With Dick Watkins and Janet Dawson, Sydney Ball was one of only a small number of Australian artists who engaged with post-painterly abstraction in the early 1960s, before the establishment of the Central Street Gallery in Sydney and the triumphant emergence of a local hard-edge style.
As with Watkins and Dawson, Ball began experimenting with the abstract mode as a result of first-hand, overseas experience. From 1963 to 1965 he studied at the Art Students' League in New York under Theodoros Stamos, 'one of the most intuitively lyrical of the abstract expressionists.'1 He visited major museum exhibitions by Morris Louis, Hans Hoffmann and Kenneth Noland, and gallery shows by younger artists such as Robert Morris, Frank Stella and Ellsworth Kelly.

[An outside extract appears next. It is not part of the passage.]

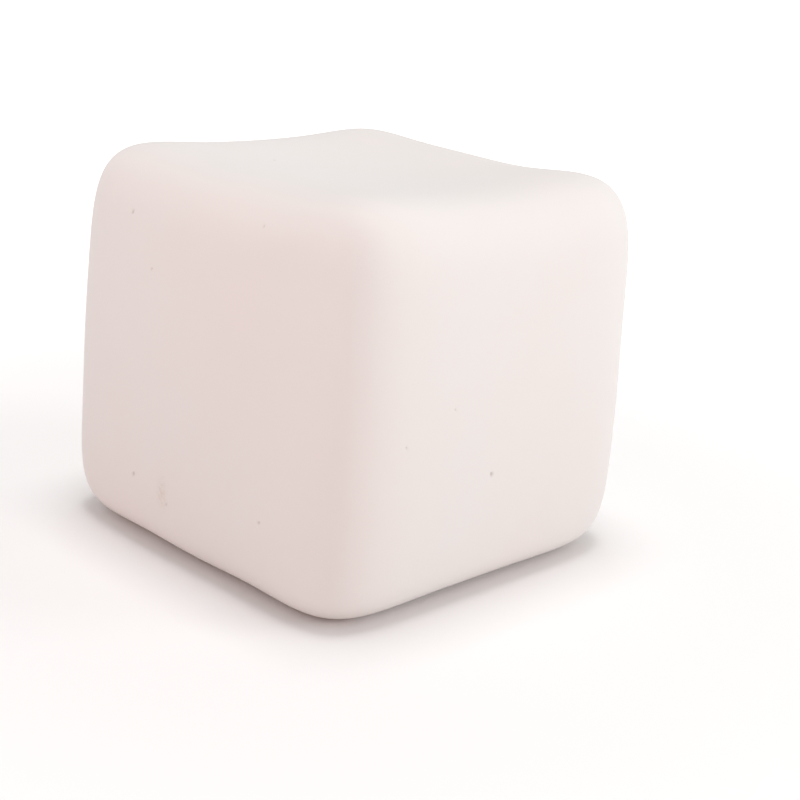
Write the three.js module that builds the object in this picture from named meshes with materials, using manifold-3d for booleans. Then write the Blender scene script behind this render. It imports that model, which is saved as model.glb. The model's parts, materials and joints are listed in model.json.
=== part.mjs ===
// A soft squeeze cube: flexible foam moulded in one shot inside a tough skin, poured in through a
// gate in its underside that is then trimmed and sealed. Its faces have shrunk inwards as the foam
// cooled, so the eight corners stand proud and the cube rests on four of them.
// Millimetres, +Z up, origin at the middle of the face that it rests on.

import * as THREE from "three";
import { mergeVertices } from "three/addons/utils/BufferGeometryUtils.js";
import Module from "manifold-3d";

// Size of the plain rounded block that the faces have drawn in from
const WIDTH = 65;
const DEPTH = 65;
const HEIGHT = 64.6;

// Outer form
const EDGE_POWER = 6.9; // rounding of the upright and bottom edges: 2 is a ball, more is squarer
const TOP_POWER = 5.9; // rounding of the top's edges
const POWER_TURN = 3; // how quickly one rounding becomes the other round mid height
const DRAFT = 0.5; // each side leans in this much above mid height, and out this much below
const SIDE_EDGE_SAG = 0.25; // middle of a side's edge, in from the corners
const SIDE_FACE_SAG = -0.36; // middle of a side, in from the corners (negative stands out)
const TOP_EDGE_SAG = 1.33; // middle of a top edge, below the corners
const TOP_FACE_SAG = 5.5; // middle of the top, below the corners
const BASE_EDGE_SAG = 0.9; // middle of a bottom edge, above the corners
const BASE_FACE_SAG = 3.4; // middle of the underside, above the corners
const SAG_POWER = 2.7; // 2 is a parabola across a face, more keeps the middle flatter
const TOP_SAG_POWER = 2;
const CORNER_PEAK = 0.6; // the top's corners, above where their rounding would leave them
const FOOT_PRESS = 0.35; // how far the four bottom corners are flattened by resting on them

// Walls and fits
const SKIN_THICKNESS = 1.0;
const BOND_CLEARANCE = 0.3; // between the skin and the foam that fills it
const GATE_RADIUS = 5;
const SEAL_CLEARANCE = 0.3; // round the seal, and between it and the foam
const SEAL_RECESS = 0.2; // the seal's face, inside the skin round it
const SEAL_EDGE_RADIUS = 0.3;

// Facets
const FLAT_REACH = 0.7; // where on a half face its rounding starts to be gridded by angle
const FLAT_STEPS = 4; // from a face's middle to there
const ARC_STEPS = 4; // from there to the middle of the rounding
const GATE_SIDES = 32;
const SEAL_EDGE_STEPS = 3;

const SKIN_FINISH = { color: 0xf0e9e6, roughness: 0.62, metalness: 0 };
const FOAM_FINISH = { color: 0xf3ead8, roughness: 0.95, metalness: 0 };
const SEAL_FINISH = { color: 0xe9e2de, roughness: 0.5, metalness: 0 };

const wasm = await Module();
wasm.setup();

// Where a grid line lies along a face, for u from -1 to 1: even steps on the flatter part, then
// even angles on the rounding.
function gridLine(u) {
  const flatShare = FLAT_STEPS / (FLAT_STEPS + ARC_STEPS);
  const share = Math.abs(u);
  if (share <= flatShare) return (u / flatShare) * FLAT_REACH;
  const start = Math.atan(FLAT_REACH ** (EDGE_POWER - 1));
  const angle = start + ((share - flatShare) / (1 - flatShare)) * (Math.PI / 4 - start);
  return Math.sign(u) * Math.tan(angle) ** (1 / (EDGE_POWER - 1));
}

// How far a face has drawn in at a place on it, a and b from -1 to 1: nothing at sharp corners,
// edgeSag at the middle of an edge and faceSag at the middle of the face.
function sag(a, b, edgeSag, faceSag, power) {
  const ga = 1 - Math.abs(a) ** power;
  const gb = 1 - Math.abs(b) ** power;
  return edgeSag * (ga + gb) + (faceSag - 2 * edgeSag) * ga * gb;
}

// The place on the outer form, about the block's middle, for a place on a cube from -1 to 1
function formPoint(cube) {
  const ring = (Math.abs(cube.x) ** EDGE_POWER + Math.abs(cube.y) ** EDGE_POWER) ** (1 / EDGE_POWER);
  const rise = 0.5 + 0.5 * Math.tanh(POWER_TURN * cube.z);
  const power = EDGE_POWER + (TOP_POWER - EDGE_POWER) * rise;
  const reach = (ring ** power + Math.abs(cube.z) ** power) ** (1 / power);
  const t = cube.clone().divideScalar(reach);
  const half = new THREE.Vector3(WIDTH, DEPTH, HEIGHT).multiplyScalar(0.5);
  const draw = new THREE.Vector3(
    sag(t.y, t.z, SIDE_EDGE_SAG, SIDE_FACE_SAG, SAG_POWER),
    sag(t.x, t.z, SIDE_EDGE_SAG, SIDE_FACE_SAG, SAG_POWER),
    t.z > 0
      ? sag(t.x, t.y, TOP_EDGE_SAG, TOP_FACE_SAG, TOP_SAG_POWER)
      : sag(t.x, t.y, BASE_EDGE_SAG, BASE_FACE_SAG, SAG_POWER),
  );
  const p = half.clone().sub(draw).multiply(t);
  p.x *= 1 - (DRAFT * t.z) / half.x;
  p.y *= 1 - (DRAFT * t.z) / half.y;
  const beyond = Math.abs(t.x) + Math.abs(t.y) + t.z - 2;
  const corner = 3 ** (1 - 1 / EDGE_POWER) - 2;
  p.z += CORNER_PEAK * Math.max(beyond / corner, 0) ** 2;
  return p;
}

// The outer form's closed grid, about the block's middle
function formGrid() {
  const steps = 2 * (FLAT_STEPS + ARC_STEPS);
  const box = new THREE.BoxGeometry(2, 2, 2, steps, steps, steps);
  box.deleteAttribute("normal");
  box.deleteAttribute("uv");
  const geometry = mergeVertices(box);
  const position = geometry.getAttribute("position");
  const cube = new THREE.Vector3();
  for (let i = 0; i < position.count; i += 1) {
    cube.fromBufferAttribute(position, i);
    cube.set(gridLine(cube.x), gridLine(cube.y), gridLine(cube.z));
    const p = formPoint(cube);
    position.setXYZ(i, p.x, p.y, p.z);
  }
  geometry.computeBoundingBox();
  geometry.computeVertexNormals();
  return geometry;
}

// How high the block's middle stands once the feet are pressed flat
function standHeight() {
  return -formGrid().boundingBox.min.z - FOOT_PRESS;
}

// A closed surface that follows the outer form at a distance inside it
function formGeometry(inset) {
  const geometry = formGrid();
  const position = geometry.getAttribute("position");
  const normal = geometry.getAttribute("normal");
  const height = standHeight();
  const p = new THREE.Vector3();
  const out = new THREE.Vector3();
  for (let i = 0; i < position.count; i += 1) {
    out.fromBufferAttribute(normal, i);
    p.fromBufferAttribute(position, i).addScaledVector(out, -inset);
    position.setXYZ(i, p.x, p.y, Math.max(p.z + height, inset));
  }
  geometry.computeVertexNormals();
  return geometry;
}

// The height of the skin's outer face at the middle of the underside
function gateLevel() {
  return formPoint(new THREE.Vector3(0, 0, -1)).z + standHeight();
}

// The trimmed gate's bore, through the skin only
function gateBore() {
  const length = 4 * SKIN_THICKNESS;
  const bore = new THREE.CylinderGeometry(GATE_RADIUS, GATE_RADIUS, length, GATE_SIDES);
  bore.rotateX(Math.PI / 2);
  bore.translate(0, 0, gateLevel() + SKIN_THICKNESS / 2);
  return bore;
}

// The seal: a round plug with softened rims, a little inside the skin's face
function sealGeometry() {
  const radius = GATE_RADIUS - SEAL_CLEARANCE;
  const low = gateLevel() + SEAL_RECESS;
  const high = gateLevel() + SKIN_THICKNESS + BOND_CLEARANCE - SEAL_CLEARANCE;
  const rim = (z, from) => {
    const points = [];
    for (let i = 0; i <= SEAL_EDGE_STEPS; i += 1) {
      const angle = from + (i / SEAL_EDGE_STEPS) * (Math.PI / 2);
      points.push(
        new THREE.Vector2(
          radius - SEAL_EDGE_RADIUS + SEAL_EDGE_RADIUS * Math.cos(angle),
          z + SEAL_EDGE_RADIUS * Math.sin(angle),
        ),
      );
    }
    return points;
  };
  const profile = [
    new THREE.Vector2(0, low),
    ...rim(low + SEAL_EDGE_RADIUS, -Math.PI / 2),
    ...rim(high - SEAL_EDGE_RADIUS, 0),
    new THREE.Vector2(0, high),
  ];
  const seal = new THREE.LatheGeometry(profile, GATE_SIDES);
  seal.rotateX(Math.PI / 2);
  return seal;
}

// A closed geometry as a solid that can be joined and cut
function toSolid(geometry) {
  const bare = geometry.clone();
  bare.deleteAttribute("normal");
  bare.deleteAttribute("uv");
  const merged = mergeVertices(bare);
  return new wasm.Manifold(
    new wasm.Mesh({
      numProp: 3,
      vertProperties: new Float32Array(merged.getAttribute("position").array),
      triVerts: new Uint32Array(merged.getIndex().array),
    }),
  );
}

function toGeometry(solid) {
  const mesh = solid.getMesh();
  const geometry = new THREE.BufferGeometry();
  geometry.setAttribute("position", new THREE.BufferAttribute(mesh.vertProperties, 3));
  geometry.setIndex(new THREE.BufferAttribute(mesh.triVerts, 1));
  geometry.computeVertexNormals();
  return geometry;
}

function piece(name, geometry, finish) {
  const mesh = new THREE.Mesh(geometry, new THREE.MeshStandardMaterial(finish));
  mesh.name = name;
  return mesh;
}

function outerSkin() {
  const wall = toSolid(formGeometry(0)).subtract(toSolid(formGeometry(SKIN_THICKNESS)));
  return piece("outer_skin", toGeometry(wall.subtract(toSolid(gateBore()))), SKIN_FINISH);
}

function foamCore() {
  return piece("foam_core", formGeometry(SKIN_THICKNESS + BOND_CLEARANCE), FOAM_FINISH);
}

function gateSeal() {
  return piece("gate_seal", sealGeometry(), SEAL_FINISH);
}

const group = new THREE.Group();
group.add(outerSkin(), foamCore(), gateSeal());

export default group;
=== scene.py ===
"""Soft squeeze cube: a foam filling in a tough moulded skin, with a sealed pour gate underneath."""

import json
import math

import bmesh
import bpy
import numpy as np
from bpy.props import (
    FloatProperty,
    FloatVectorProperty,
    IntProperty,
    PointerProperty,
)
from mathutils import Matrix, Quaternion, Vector

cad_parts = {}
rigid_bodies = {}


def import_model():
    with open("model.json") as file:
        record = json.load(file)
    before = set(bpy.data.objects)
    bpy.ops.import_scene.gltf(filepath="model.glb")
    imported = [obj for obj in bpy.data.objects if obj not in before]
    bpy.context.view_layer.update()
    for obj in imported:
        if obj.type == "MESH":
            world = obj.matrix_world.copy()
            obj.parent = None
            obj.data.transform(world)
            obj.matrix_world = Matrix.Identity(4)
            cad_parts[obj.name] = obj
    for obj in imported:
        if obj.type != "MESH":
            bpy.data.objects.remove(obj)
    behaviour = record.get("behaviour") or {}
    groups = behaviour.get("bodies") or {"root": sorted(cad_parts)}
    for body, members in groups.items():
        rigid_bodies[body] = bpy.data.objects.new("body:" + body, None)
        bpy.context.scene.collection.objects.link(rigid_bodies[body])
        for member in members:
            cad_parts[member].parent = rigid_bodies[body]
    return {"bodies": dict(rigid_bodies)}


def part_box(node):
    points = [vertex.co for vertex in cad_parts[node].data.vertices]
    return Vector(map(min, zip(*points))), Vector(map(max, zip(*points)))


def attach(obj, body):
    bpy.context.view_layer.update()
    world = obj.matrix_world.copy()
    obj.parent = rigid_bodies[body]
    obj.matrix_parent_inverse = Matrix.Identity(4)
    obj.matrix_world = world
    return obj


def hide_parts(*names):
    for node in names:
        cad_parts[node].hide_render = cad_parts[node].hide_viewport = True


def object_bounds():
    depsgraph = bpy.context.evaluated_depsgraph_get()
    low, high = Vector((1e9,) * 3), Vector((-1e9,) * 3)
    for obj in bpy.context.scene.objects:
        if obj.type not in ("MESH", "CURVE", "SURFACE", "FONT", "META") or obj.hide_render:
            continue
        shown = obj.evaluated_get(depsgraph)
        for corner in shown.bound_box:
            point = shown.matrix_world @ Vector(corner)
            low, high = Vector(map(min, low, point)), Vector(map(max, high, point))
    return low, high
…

Perhaps not surprisingly, this environment produced in Ball the intention to 'bring the painting down to very simple terms and not worry about a vehicle to carry the colour, but instead to let the colour itself be the painting.'2 In other words, by reducing his formal means to fundamental geometry he would allow colour – its saturations and tonalities, adjacencies and complementarities – to become the organising principle of the works.
Ball's celebrated Canto series was developed from an earlier sequence of vertical stripe paintings, through the epiphany of an accidental encounter. As Patrick McCaughey tells it, 'One day in a cheap New York print shop he saw an old print in an elliptical mount within a rectangular frame. The tension between ellipse and edge immediately suggested the ... format ... that Ball was to work with over the next two years.'3 The artist first essayed this structure – the striped circle within a square – while still in New York, but its final, fully-resolved format, with the circle touching the edges of the rectilinear frame, was not settled until his return to Australia in May 1965, in paintings such as the present work, the very first in which he rotated the square to make a lozenge or diamond.

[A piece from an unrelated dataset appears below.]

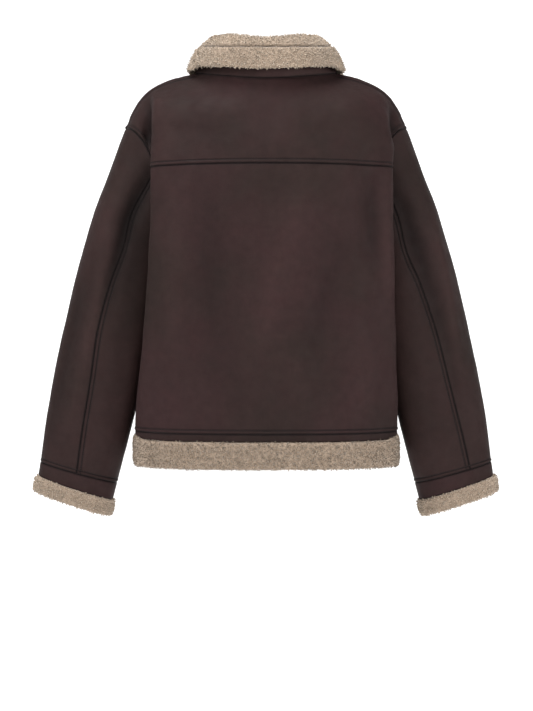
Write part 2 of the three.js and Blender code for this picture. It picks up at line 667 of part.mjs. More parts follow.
// Joins closed geometries into one.
const wasm = await Module();
wasm.setup();
function joined(pieces) {
  const solids = pieces.map((piece) => {
    piece.deleteAttribute("normal");
    piece.deleteAttribute("uv");
    const merged = mergeVertices(piece);
    const vertProperties = new Float32Array(merged.attributes.position.array);
    return new wasm.Manifold(
      new wasm.Mesh({ numProp: 3, vertProperties, triVerts: new Uint32Array(merged.index.array) }),
    );
  });
  const mesh = solids.reduce((sum, piece) => sum.add(piece)).getMesh();
  const geometry = new THREE.BufferGeometry();
  geometry.setAttribute("position", new THREE.BufferAttribute(mesh.vertProperties, 3));
  geometry.setIndex(new THREE.BufferAttribute(mesh.triVerts, 1));
  return geometry;
}
function pullGeometry() {
  const { wide, waist, tip, long, corner, thick, bar } = PULL;
  const neck = PULL_WINDOW.long + bar;
  const rightSide = [
    [wide / 2, -bar / 2],
    [wide / 2, neck],
    [waist / 2, neck + 2 * bar],
    [wide / 2, corner],
    [tip / 2, long],
  ];
  const leftSide = rightSide.map(([x, y]) => [-x, y]).reverse();
  const outline = [...rightSide, ...leftSide];
  const half = PULL_WINDOW.wide / 2;
  const hole = [
    [-half, bar / 2],
    [-half, bar / 2 + PULL_WINDOW.long],
    [half, bar / 2 + PULL_WINDOW.long],
    [half, bar / 2],
  ];
  return extruded(outline, [hole], -thick / 2, thick / 2).translate(0, PULL_AXIS.down, PULL_AXIS.out);
}

// Nodes
add("back_yoke", wall(yokeSheet), leather);
add("back_body", wall(backSheet), leather);
add("front_left", wall(frontSheets.left), leather);
add("front_right", wall(frontSheets.right), leather);
add("hem_band", wall(hemSheet), leather);
add("collar_stand", wall(standSheet, { inside: STAND_WALL }), leather);
for (const side of ["left", "right"]) {
  add("sleeve_top_" + side, wall(sleeves[side].top), leather);
  add("sleeve_under_" + side, wall(sleeves[side].under), leather);
  add("cuff_band_" + side, wall(sleeves[side].cuff), leather);
  add("cuff_fleece_" + side, roll(sleeves[side].places, CUFF_FLEECE, true), fleece);
}
add("zip_tape_left", zipStrip(-ZIP.tape, -ZIP.chain - SEAM_GAP, ZIP.tapeWall), tape);
add("zip_tape_right", zipStrip(ZIP.chain + SEAM_GAP, ZIP.tape, ZIP.tapeWall), tape);
add("zip_chain", zipStrip(-ZIP.chain, ZIP.chain, ZIP.chainWall), metal);
add("zip_slider", sliderGeometry().applyMatrix4(onZip), metal);
add("zip_pull", pullGeometry().applyMatrix4(onZip), metal);
add("hem_fleece", roll(hemPlaces, HEM_FLEECE, false), fleece);
add("collar_fleece", wall(collarSheet, { outside: COLLAR_CLOTH / 2, inside: COLLAR_CLOTH / 2 }), fleece);

export default jacket;
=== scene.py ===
# A short leather-faced jacket with a sherpa back, filled out as if worn and seen from behind.
import math

import bmesh
import bpy
import numpy as np
from mathutils import Matrix, Vector, kdtree, noise
from mathutils.bvhtree import BVHTree


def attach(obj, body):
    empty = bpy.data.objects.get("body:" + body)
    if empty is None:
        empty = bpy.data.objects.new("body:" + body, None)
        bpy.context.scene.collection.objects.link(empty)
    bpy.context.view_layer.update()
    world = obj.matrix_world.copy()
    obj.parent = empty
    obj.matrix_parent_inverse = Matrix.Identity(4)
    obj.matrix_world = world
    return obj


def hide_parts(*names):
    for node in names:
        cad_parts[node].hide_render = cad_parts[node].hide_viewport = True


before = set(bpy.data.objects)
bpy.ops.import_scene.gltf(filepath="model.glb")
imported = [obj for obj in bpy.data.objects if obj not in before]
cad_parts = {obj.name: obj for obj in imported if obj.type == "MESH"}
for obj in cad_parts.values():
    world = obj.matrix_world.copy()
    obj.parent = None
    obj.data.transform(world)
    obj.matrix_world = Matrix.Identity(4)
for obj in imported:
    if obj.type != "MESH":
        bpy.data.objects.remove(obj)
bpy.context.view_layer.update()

# Driving sizes, in millimetres
MM = 0.001
CLOTH = 3.0
CENTRE_FRONT = 7.0
HEM_BAND = 17.0
HEM_CORNER = 6.0  # how much higher the fleece of the hem ends at the sides
HEM_LEAN = 2.2  # how far the hem strip leans in towards its lower edge
SEAM_GAP = 0.3
HEM_FLEECE = {"height": 42.0, "proud": 6.0, "inside": 5.0}
CUFF_FLEECE = {"height": 26.0, "proud": 6.0, "inside": 4.0}
COLLAR_CLOTH = 9.0
COLLAR_CLEARANCE = 2.5
STAND_WALL = 2.5
STAND_GAP = 0.8
STAND_TUCK = 0.08  # share of its height that the stand reaches down inside the neck seam
TUCKED = 2.4  # how far fleece reaches up into the cloth above it
PILE = 1.7  # how far the tufts of the fleece stand out of its ground
STITCH_ROW = 6.4  # from a join to the row of stitches beside it
SHOULDER_ROW = 14.0
CALM = 12.0  # creases die out over this distance beside armholes, shoulders and side seams
STITCH = {"pitch": 3.6, "long": 2.9, "thick": 0.7, "lift": -0.1}
CREASE_DEPTH = 1.6
LAP = 3.2  # a join lies this far from the middle of its double line
ZIP = {"chain": 2.6, "tape": 6.7, "gap": 0.3, "pitch": 2.5}

# The pattern of the body, from the neck to the hem
NECK_POINT = (118, -9, 5)
NECKLINE = {
    "back": [(0, -88, -11), (72, -66, -5), NECK_POINT],
    "front": [(0, 98, -76), (76, 76, -46), NECK_POINT],
}
SHOULDER = [NECK_POINT, (152, -5, -3), (190, -3, -21), (215, -1, -48), (232, 0, -86)]
ARMHOLE = [
    (232, 0, -86), (218, -35, -90), (197, -50, -113), (176, -58, -158), (163, -55, -203), (154, -38, -241),
    (149, 5, -264), (155, 44, -242), (166, 64, -203), (180, 66, -158), (201, 56, -113), (220, 35, -90),
]
SIDE_SEAM = [(149, 5, -264), (150, 9, -340), (167, 10, -430), (198, 8, -515), (210, 5, -576)]
# Columns: mid y and z, fold x left and right, fold y and z, tuck x left and right, tuck y and z
BODY_ROWS = {
    "back": [
        (-110, -56, 186, 187, -54, -46, 203, 205, -43, -66),
        (-125, -106, 187, 204, -75, -104, 190, 204, -52, -108),
        (-131, -146, 184, 203, -86, -150, 180, 195, -70, -156),
        (-133, -200, 185, 203, -88, -203, 175, 187, -71, -204),
        (-133, -242, 186, 203, -89, -245, 166, 172, -68, -245),
        (-132, -268, 187, 204, -89, -268, 160, 162, -58, -267),
        (-130, -340, 192, 206, -84, -340, 168, 172, -44, -340),
        (-128, -430, 199, 209, -78, -430, 184, 188, -38, -430),
        (-127, -515, 206, 211, -66, -515, 208, 209, -28, -515),
        (-127, -576, 208, 210, -62, -576, 214, 214, -26, -576),
    ],
    "front": [
        (106, -102, 188, 188, 44, -50, 206, 206, 38, -68),
        (113, -132, 178, 178, 74, -112, 190, 190, 66, -112),
        (118, -168, 165, 165, 88, -160, 174, 174, 78, -158),
        (121, -207, 158, 158, 94, -205, 165, 165, 82, -203),
        (123, -244, 155, 155, 97, -244, 161, 161, 74, -243),
        (124, -268, 155, 155, 98, -268, 160, 160, 56, -266),
        (124, -340, 160, 160, 96, -340, 167, 167, 56, -340),
        (123, -430, 171, 171, 93, -430, 181, 181, 56, -430),
        (122, -515, 186, 186, 88, -515, 202, 202, 52, -515),
        (122, -576, 190, 190, 86, -576, 210, 210, 48, -576),
    ],
}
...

The Cantos are not entirely non-referential. Ball once stated that 'the circle containing the vertical bands of colours represents for me the Chinese symbol of infinity. The general epigraph to the Cantos, "In Great Praise", represents my affirmation to people, places and things experienced.'4 However, whatever the artist's mystical or humanist leanings, it is the immediate, sensory-somatic qualities of this work which most immediately strike the viewer, today as much as 40 years ago. The radiant, sonorous disc of Canto (Diagonal no. 1), with its harmonious chords of pure, flat red, gold and blue eclipses or makes redundant any distracting questions - of meaning, of subject and surface, figure and ground.
As James Gleeson noted in his review of the Canto paintings' first Sydney exhibition, Ball 'is using colour in a new disturbing way – not to enchant the eye but to stimulate it in much the same way as matter can be stimulated by an electric charge. These stripes and circles work upon the nerve endings in the eye like a vigorous massage under the nerves below the skin. We are almost physically enhanced by the experience.'5
1. Elwyn Lynn, (Introduction), Sydney Ball, Melbourne: South Yarra Gallery, 1966
2. Sydney Ball, quoted in Janine Burke, 'The paintings of Sydney Ball', in Sydney Ball survey 1965-1975, Newcastle: Newcastle City Art Gallery, 1975, n.p.)
3. Patrick McCaughey, 'Sydney Ball and the sixties', Art and Australia, vol. 7 no. 4, March 1970, p. 333
4. Mervyn Horton (ed.), Present day art in Australia, Sydney: Ure Smith, 1969, p. 19. 'In Great Praise' is also a reference and a homage to the poetry of Ezra Pound.